These and many other questions can be raised regarding the spectacular transformation of Latin America and the Caribbean, particularly when analysts still debate about the Mexican crisis of 1994, investors eagerly pursue the agenda of a second privatization wave, experts around the world get fascinated with the high-tech push found in Latin America, bankers apply Latin American lessons to deal with the currency crisis in Asia, and casual observers recognize the value-creation process added by Latin American entrepreneurs who challenge the most adverse circumstances. Indeed, Latin America and the Caribbean is a land full of promises and contrasts, where there exists a head to head competition between globalization and nationalism, the haves and the have-nots, capitalism and communism, literature and high-technology, markets and governments, East and West, North and South, myth and reality, and … “despair and hope.”
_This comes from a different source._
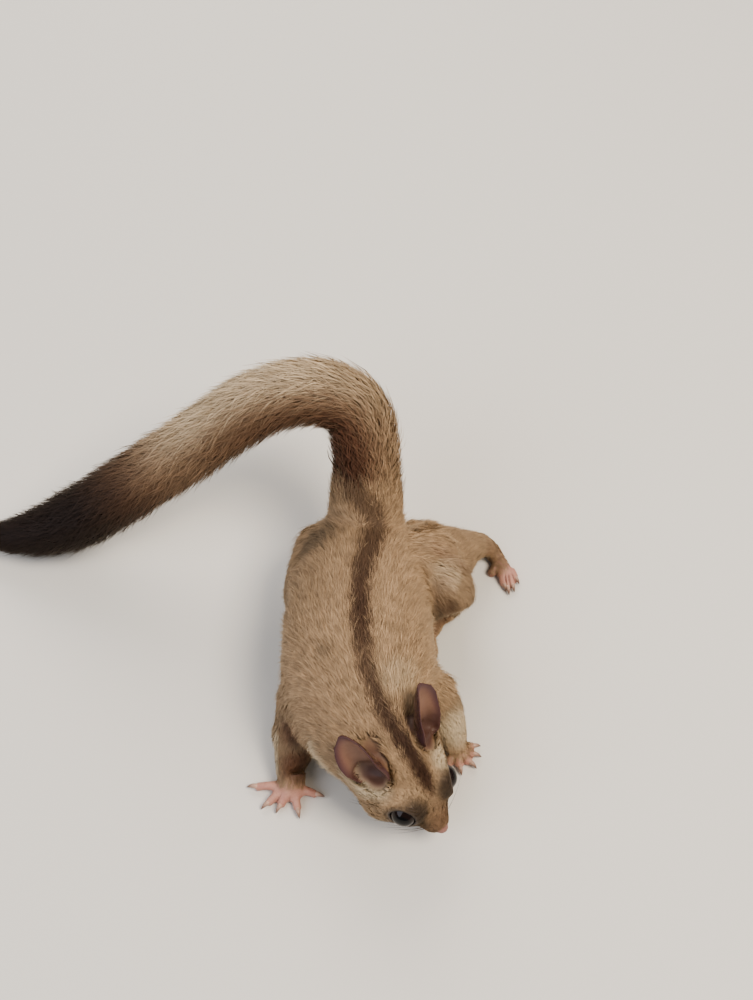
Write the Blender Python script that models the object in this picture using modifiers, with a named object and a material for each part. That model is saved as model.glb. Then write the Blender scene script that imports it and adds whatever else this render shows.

There is no question, however, that Latin America and the Caribbean, being she a detached wide-land, is a region of great opportunity. Since the external debt crisis of 1982 and its aftermath, democracy, open markets, economic reform and privatization have blended to offer great expectations and opportunities for business and investment in the region. The new vision strongly questioned the status quo to render a new business environment to open the doors and light up the roads of the upcoming millennium.

It is the purpose of the International Journal of Public Administration to offer to its readers, for the very first time, a special issue devoted entirely to the discussion of the new business environment of Latin America and the Caribbean. We are, therefore, grateful to all the authors who generously are sharing with us the findings from their scholarly research. Given the far reaching consequences of their contributions, we, as guest editors of this special issue, had no other choice but to incorporate the fruits yielded by this symposium of thirty-seven papers in four issues in one single volume. The papers have been sorted according to the following four focal points: Privatization of State Owned Enterprises; Mexico; Economic, Financial and Foreign Investment Issues; and Economic Integration, Trade and Cultural Issues.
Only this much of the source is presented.